First World War camp at what is now Seaton Secondary part of film That Never Happened
A plaque is erected at Vernon’s MacDonald Park at what was once the site of a First World War Internment Camp from 1914-1920. The story of Canada’s first internment camps from 1914-1920 is told in the film That Never Happened, which will be screened by Zoom by the Vernon and District Family History Society Wednesday, Nov. 18. (Morning Star - file photo)

The Vernon and District Family History Society will show the film That Never Happened via Zoom, and everyone is invited to the screening.

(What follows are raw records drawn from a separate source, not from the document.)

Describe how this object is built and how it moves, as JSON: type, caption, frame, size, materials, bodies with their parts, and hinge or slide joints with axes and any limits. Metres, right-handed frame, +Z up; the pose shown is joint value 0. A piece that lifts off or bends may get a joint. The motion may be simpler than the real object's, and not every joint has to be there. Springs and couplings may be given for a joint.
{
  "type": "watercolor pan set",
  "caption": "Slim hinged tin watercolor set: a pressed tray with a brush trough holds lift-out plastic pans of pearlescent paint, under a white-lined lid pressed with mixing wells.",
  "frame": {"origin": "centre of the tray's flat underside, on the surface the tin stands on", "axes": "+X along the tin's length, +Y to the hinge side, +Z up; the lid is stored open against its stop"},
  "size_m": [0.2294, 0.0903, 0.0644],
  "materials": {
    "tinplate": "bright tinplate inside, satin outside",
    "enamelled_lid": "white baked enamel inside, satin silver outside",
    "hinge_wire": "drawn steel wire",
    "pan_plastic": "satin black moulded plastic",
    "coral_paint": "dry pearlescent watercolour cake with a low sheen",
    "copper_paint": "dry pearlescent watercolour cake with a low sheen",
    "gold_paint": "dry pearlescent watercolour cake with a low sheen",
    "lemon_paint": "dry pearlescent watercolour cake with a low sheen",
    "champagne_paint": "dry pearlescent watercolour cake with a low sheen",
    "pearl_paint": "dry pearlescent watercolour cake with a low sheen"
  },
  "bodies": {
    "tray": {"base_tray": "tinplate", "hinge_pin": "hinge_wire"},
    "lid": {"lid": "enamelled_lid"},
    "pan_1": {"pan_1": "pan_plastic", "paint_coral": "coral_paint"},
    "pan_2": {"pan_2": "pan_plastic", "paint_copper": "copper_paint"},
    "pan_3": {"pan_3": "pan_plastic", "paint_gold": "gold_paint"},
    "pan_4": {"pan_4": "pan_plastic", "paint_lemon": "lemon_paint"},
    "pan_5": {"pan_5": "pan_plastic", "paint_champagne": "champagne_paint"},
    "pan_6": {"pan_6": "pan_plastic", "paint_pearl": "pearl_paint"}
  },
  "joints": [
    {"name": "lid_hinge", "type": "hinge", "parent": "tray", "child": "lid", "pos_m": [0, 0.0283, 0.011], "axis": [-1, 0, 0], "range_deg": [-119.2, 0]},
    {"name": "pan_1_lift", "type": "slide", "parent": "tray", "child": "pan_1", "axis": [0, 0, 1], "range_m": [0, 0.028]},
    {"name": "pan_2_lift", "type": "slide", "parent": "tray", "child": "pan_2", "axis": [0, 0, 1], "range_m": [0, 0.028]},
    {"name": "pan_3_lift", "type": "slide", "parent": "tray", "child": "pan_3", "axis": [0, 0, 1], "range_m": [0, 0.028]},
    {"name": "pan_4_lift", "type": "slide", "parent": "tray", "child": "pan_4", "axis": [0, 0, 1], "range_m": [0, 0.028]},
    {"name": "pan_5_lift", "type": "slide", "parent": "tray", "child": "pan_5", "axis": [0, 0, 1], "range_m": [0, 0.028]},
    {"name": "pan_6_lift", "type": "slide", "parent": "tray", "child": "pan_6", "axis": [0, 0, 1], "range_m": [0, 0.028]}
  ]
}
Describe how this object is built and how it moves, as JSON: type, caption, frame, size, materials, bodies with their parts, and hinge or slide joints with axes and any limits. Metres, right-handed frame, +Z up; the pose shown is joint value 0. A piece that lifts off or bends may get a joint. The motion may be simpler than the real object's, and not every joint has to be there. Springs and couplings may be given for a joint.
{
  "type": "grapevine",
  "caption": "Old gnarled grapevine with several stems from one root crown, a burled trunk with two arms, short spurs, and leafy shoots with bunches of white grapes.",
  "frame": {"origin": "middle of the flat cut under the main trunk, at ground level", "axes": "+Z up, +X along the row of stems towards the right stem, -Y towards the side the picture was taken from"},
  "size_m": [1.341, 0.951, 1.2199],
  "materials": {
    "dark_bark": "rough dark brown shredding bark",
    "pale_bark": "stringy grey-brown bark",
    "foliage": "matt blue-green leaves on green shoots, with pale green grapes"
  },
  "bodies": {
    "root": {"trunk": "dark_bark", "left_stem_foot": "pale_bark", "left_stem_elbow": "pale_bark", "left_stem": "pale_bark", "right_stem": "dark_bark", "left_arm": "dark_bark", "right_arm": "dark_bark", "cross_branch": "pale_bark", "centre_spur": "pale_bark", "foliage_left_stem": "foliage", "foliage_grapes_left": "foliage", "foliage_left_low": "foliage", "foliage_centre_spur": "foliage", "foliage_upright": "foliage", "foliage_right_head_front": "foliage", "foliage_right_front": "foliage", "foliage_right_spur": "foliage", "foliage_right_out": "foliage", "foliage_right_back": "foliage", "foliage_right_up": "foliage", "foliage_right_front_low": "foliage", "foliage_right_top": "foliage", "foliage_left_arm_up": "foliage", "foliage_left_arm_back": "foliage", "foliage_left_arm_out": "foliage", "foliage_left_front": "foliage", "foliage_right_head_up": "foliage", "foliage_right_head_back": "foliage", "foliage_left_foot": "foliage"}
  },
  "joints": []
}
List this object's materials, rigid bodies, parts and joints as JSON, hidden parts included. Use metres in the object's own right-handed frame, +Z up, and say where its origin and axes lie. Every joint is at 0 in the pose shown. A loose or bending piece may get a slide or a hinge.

That Never Happened, produced by Armistice Films, reveals the story of Canada’s first national internment operations, when more than 88,000 people were forced to register, and more than 8,500 were wrongfully imprisoned in concentration camps across Canada, including Vernon.

It will be available on Zoom on Wednesday, Nov. 18, at 7 p.m. Deadline to register is Sunday, Nov. 15.

The film recounts the forced internment of thousands of Ukrainians and other Europeans from 1914 to 1920. The Vernon internment camp, located at what is now W.L. Seaton Secondary, was one of the largest and longest opened, one of only two that held women and children.

The society screened the film at the Towne Theatre in February 2018.

The cost is $5 for non-society members, free for those who are society members. Payment can be made by e-transfer to The Zoom link will be sent once the transfer is received.

After the screening, Vernon’s Andrea Malysh, program manager of the Canadian First World War Internment Recognition Fund, will be available for a question and answer.